Получилась следующая ситуация – была спасена девушка. Она шла, не ожидая опасности, когда в её сторону устремилось сорвавшееся бревно. Быть беде, не успей поспеть на помощь Лёнька. Лом был воткнут в землю, бревно упёрлось в преграду и остановилось, сам же лом отлетел. Обычно подобный рассказ приводит к определённым отношениям, ведь неспроста автор брался за повествование. Не полагается же представить ситуацию, малость её обыграть и поставить точку, не удовлетворив ожиданий читателя. Между тем, Шукшин привык именно к такой подаче историй. Конечно, развитие отношений случится, обязанное раствориться в небытии.

Сперва девушка пыталась отблагодарить спасителя. Он обязывался придти к ней, встретиться с её мамой, выслушать благодарность и рдеть от смущения. После он уйдёт, будто и не спасал никого. Исходя из этого, читатель даже пожелает вывести образ героя произведений Шукшина. Это такой парень, живущий без мысли о завтрашнем дне, поступающий на благо других и не требующий проявления ответной благодарности. И всё складывается таким образом, чтобы этому парню обязательно повезло, хотя бы на краткий миг. С ним самим произойдёт нечто приятное или не очень, вследствие чего он окажется на короткое время счастливым. Затем не бывать ничему, поскольку на том Шукшин предпочитал обрывать повествование. Вот и над судьбою Лёньки читателю предстоит гадать, в каком направлении полагается жить сему счастливчику, упустившему для него свыше данное.
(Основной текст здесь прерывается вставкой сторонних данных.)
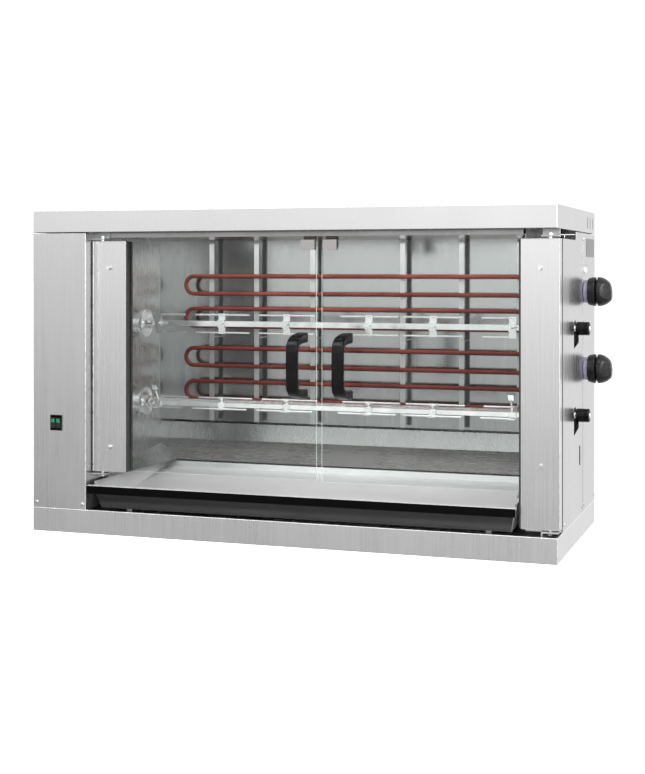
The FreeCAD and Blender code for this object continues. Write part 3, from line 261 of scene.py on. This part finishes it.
def plain_metal(name, tone, rough, cell, scratch=0.02 * MM, tint=(1.0, 1.0, 1.0),
                metallic=1.0):
    """Plated or cast metal with spotty haze and small scratches."""
    material, nodes, links, output = new_material(name)
    shader = principled(nodes, links, output, Metallic=metallic)
    spots = noise(nodes, links, (1 / cell,) * 3, 4.0, 0.6)
    low = [tone * 0.86 * t for t in tint]
    high = [tone * 1.05 * t for t in tint]
    links.new(mixed(nodes, links, spread(nodes, links, spots, 0, 1), low, high),
              shader.inputs["Base Color"])
    links.new(spread(nodes, links, spots, rough * 0.7, rough * 1.4),
              shader.inputs["Roughness"])
    bumped(nodes, links, shader, spots, scratch, 0.4)
    return material


def tray_steel(name):
    """Pale pan inside; its front faces are darkened by painted shade, blackest along the lip."""
    material, nodes, links, output = new_material(name)
    shader = principled(nodes, links, output)
    both = drawn_haze(nodes, links)
    pale = mixed(nodes, links, spread(nodes, links, both, 0, 1), (0.48,) * 3, (0.58,) * 3)
    across = axes(nodes, links, place(nodes, links))["Y"]
    facing = spread(nodes, links, face_normal(nodes, links)["Y"], 1, 0, *SHADE_FACING)
    near = spread(nodes, links, across, 1, 0, *SHADE_END_Y)
    dark = computed(nodes, links, "MULTIPLY", facing, near)
    # painted shade on the tray's front faces, near black along the lip
    painted_shade = mixed(nodes, links, spread(nodes, links, across, 0, 1, *LIP_SHADE_Y),
                 (0.008,) * 3, (0.055,) * 3)
    links.new(mixed(nodes, links, dark, pale, painted_shade), shader.inputs["Base Color"])
    links.new(spread(nodes, links, dark, 0.45, 1.0, 0, 1), shader.inputs["Metallic"])
    links.new(spread(nodes, links, both, 0.26, 0.42), shader.inputs["Roughness"])
    bumped(nodes, links, shader, noise(nodes, links, (6, 6, 4), 1.0), 3 * MM, 0.04)
    return material


def sheath_red(name):
    """Heater sheath: oxidised dark red with browner bands along the rod, and a faint painted glow.
    """
    material, nodes, links, output = new_material(name)
    shader = principled(nodes, links, output, Specular_IOR_Level=0.2)
    bands = noise(nodes, links, (9, 40, 40), 3.0, 0.6)
    speckle = noise(nodes, links, (700, 700, 700), 3.0, 0.7)
    both = summed(nodes, links, bands, speckle, 0.35)
    colour = mixed(nodes, links, spread(nodes, links, both, 0, 1),
                   (0.026, 0.002, 0.001), (0.105, 0.016, 0.010))
    links.new(colour, shader.inputs["Base Color"])
    # a painted glow in the sheath's own colour keeps its red bright in the dim cavity; the sheath
    # is no lamp
    links.new(colour, shader.inputs["Emission Color"])
    shader.inputs["Emission Strength"].default_value = 0.1
    links.new(spread(nodes, links, both, 0.32, 0.5), shader.inputs["Roughness"])
    bumped(nodes, links, shader, speckle, 0.05 * MM, 0.5)
    return material


def mixed_shaders(nodes, links, factor, first, second):
    """first shading into second by factor."""
    blend = nodes.new("ShaderNodeMixShader")
    for socket, value in zip(blend.inputs, (factor, first, second)):
        links.new(value, socket)
    return blend.outputs[0]


def pane_glass(name):
    """Clear toughened pane: see-through faces with a sharp sheen, and sea-green cut edges."""
    material, nodes, links, output = new_material(name)
    clear = nodes.new("ShaderNodeBsdfTransparent")
    clear.inputs["Color"].default_value = (0.965, 0.98, 0.975, 1)
    sheen = nodes.new("ShaderNodeBsdfPrincipled")
    sheen.inputs["Metallic"].default_value = 1.0
    smear = noise(nodes, links, (14, 14, 7), 4.0, 0.6)
    links.new(mixed(nodes, links, spread(nodes, links, smear, 0, 1),
                    (0.93, 0.94, 0.94), (1.0, 1.0, 1.0)), sheen.inputs["Base Color"])
    links.new(spread(nodes, links, smear, 0.01, 0.05), sheen.inputs["Roughness"])
    fresnel = nodes.new("ShaderNodeFresnel")
    fresnel.inputs["IOR"].default_value = 1.3
    # only the side the ray comes in by reflects, so that the pane is clear at every angle
    leaving = nodes.new("ShaderNodeNewGeometry").outputs["Backfacing"]
    entering = computed(nodes, links, "SUBTRACT", 1.0, leaving)
    gloss = computed(nodes, links, "MULTIPLY", fresnel.outputs[0], entering)
    face = mixed_shaders(nodes, links, gloss, clear.outputs[0], sheen.outputs[0])
    edge = nodes.new("ShaderNodeBsdfPrincipled")
    edge.inputs["Base Color"].default_value = (0.55, 0.68, 0.63, 1)
    edge.inputs["Roughness"].default_value = 0.2
    turned = axes(nodes, links, nodes.new("ShaderNodeTexCoord").outputs["Normal"])
    along = computed(nodes, links, "ABSOLUTE", turned["Y"])
    cut = computed(nodes, links, "LESS_THAN", along, 0.5)
    share = computed(nodes, links, "MULTIPLY", cut, 0.55)
    links.new(mixed_shaders(nodes, links, share, face, edge.outputs[0]),
              output.inputs["Surface"])
    return material


def lit_lens(name, dark, light, glow):
    """Small coloured lens with a soft ribbed glow."""
    material, nodes, links, output = new_material(name)
    shader = principled(nodes, links, output, Roughness=0.18)
    ribs = noise(nodes, links, (900, 900, 900), 1.0)
    colour = mixed(nodes, links, spread(nodes, links, ribs, 0, 1), dark, light)
    links.new(colour, shader.inputs["Base Color"])
    links.new(colour, shader.inputs["Emission Color"])
    shader.inputs["Emission Strength"].default_value = glow
    return material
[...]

Поэтому Василий прав, размышляя, для чего он взялся писать. Пусть современники и потомки говорят, будто Шукшин писал про им близкое. Может потому и писал про близкое, ибо жизнь всегда одинакова, не имеющая начала и конца. Это ли не познание природы человека? Не требуется предварения и завершения, лишь определённый миг, исходящий из складывающихся обстоятельств, растворяющийся в переменах, подоспевающих придти на смену. Других причин найти не получится, их и не нужно пытаться искать.

Опять же, каков смысл рассуждать о творчестве писателя в обобщающих чертах, только-только взявшегося воплощать себя в ремесле писателя? Обычно, как ни крути, редкий человек меняется. Он может быть перевоспитан, будет стараться казаться другим, постарается соответствовать возлагаемым на него требованиям и надеждам, но общий ход мысли сохраняется. Такому явлению есть объяснение, имелась бы необходимость заострять на нём внимание. Не забыть бы о творчестве самого Василия Шукшина.